>Lisbon diary: my conference from hell
At last, I get to the hotel. Here they tell me I have been moved to another hotel, the impressively named VIP Grand, due to some mix-up by the agency running the conference arrangements. Ironically, I had walked passed the Grand in the pouring rain 20 minutes before. Duly transferred, I find myself in a nice hotel with a jarringly modern interiors : strange lighting, stark blacks, whites and strikes, plenty of mirrors and glass. Apparently, it was designed on Zen principles in a building that was once the headquarters of Portuguese TV and radio. I walk down a corridor, which is lit like something out of Star Wars, half expecting Darth Vader to come round the corner, and make it my 12th floor room. I go to take a shower and slam straight into a glass partition between bathroom and bedroom, mistaking it for an open doorway. My head gets an almighty bang. I bleed all over the place. It’s very late. I can’t face the thought of seeing a doctor.

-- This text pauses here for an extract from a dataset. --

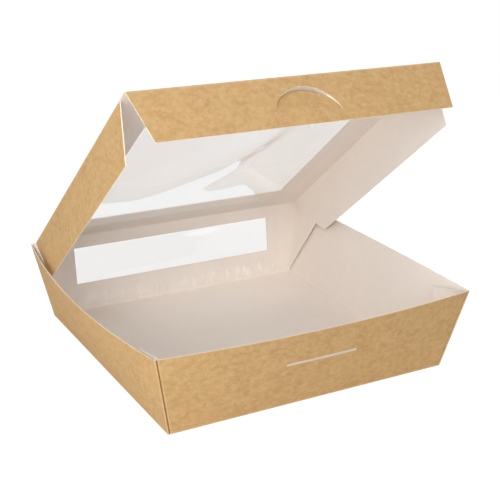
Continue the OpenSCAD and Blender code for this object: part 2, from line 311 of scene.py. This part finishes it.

By day 2 of the conference, however, I am having headaches and I’m starting to feel sick. Not a good combination. I end up sitting in the accident and emergency department of a private hospital. Here they check me out, relieve me of 100 euros and decide that I’ve caught flu and that my head is not a cause for concern. I feel pretty grotty for most of the rest of the conference, however, fortifying myself black tea and Portuguese bica expressos. Academically, things go rather better. The workshop on Generational Politics is animated and has a sensible balance between presentation and discussion – a good system of double discussants – and civilized regime of breaks.